The brown cuckoo-dove (Macropygia phasianella) is a dove in the genus Macropygia found in Australia from Weipa and Aurukun in the north to Bega in the south, and most inland at Atherton and Toowoomba. It is sometimes called the "brown pigeon" or "pheasant pigeon", but both terms are best avoided, as they can lead to confusion with the brown doves and the true pheasant pigeon. It was one of three new species defined when the slender-billed cuckoo-dove was split in 2016.

==Taxonomy==
The brown cuckoo-dove was formally described in 1821 by the Dutch zoologist Coenraad Jacob Temminck from a specimen collected near Port Jackson in New South Wales, Australia. He coined the binomial name Columba phasianella. The specific name is a diminutive of the Latin phasianus, meaning "pheasant". The brown cuckoo-dove is now placed in the genus Macropygia, which was introduced by the English naturalist William Swainson in 1837.

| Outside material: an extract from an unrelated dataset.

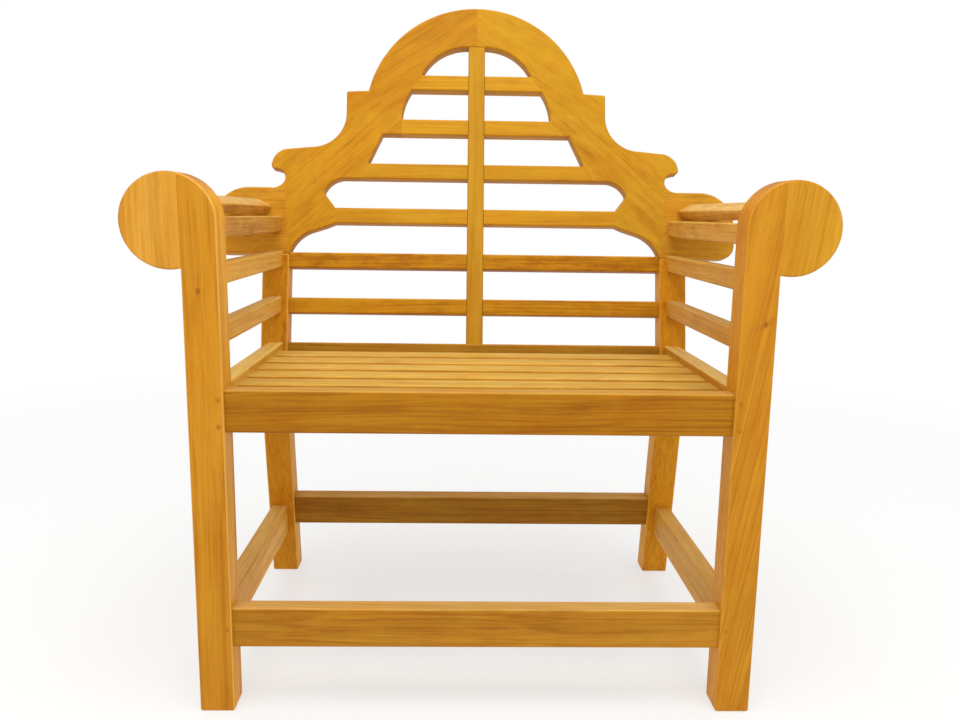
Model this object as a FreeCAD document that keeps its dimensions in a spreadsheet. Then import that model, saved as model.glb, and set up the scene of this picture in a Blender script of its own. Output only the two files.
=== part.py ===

Three subspecies are recognised:
- M. p. quinkan Schodde, 1989 - Cape York Peninsula
- M. p. robinsoni Mathews, 1912 - Queensland
- M. p. phasianella (Temminck, 1821) - East and Southeast Australia

==Description==
The brown cuckoo-dove is from 40 to 43 cm in length. The feathers are a rich rusty-brown colour, and the short wings, long tail and back are darker. The males tend to have a slight rose/green colouration on their nape and neck.

The call of this dove is a very loud "whoop-a whoop" with some differences depending on the subspecies involved.

The brown cuckoo-dove inhabits rainforest, woodland, scrubland and rainforest regrowth areas.

The doves can often be seen in pairs or groups. Its diet consists of berries from both native plants and introduced weed species. They can be nomadic, depending on the supplies of food. They tend to fly short distances and low to the ground with great strength.

Breeding occurs in spring and summer. The nest is a flat platform of sticks and vines, either in a fork of a tree or on top of a low tree. One, creamy white, egg is laid.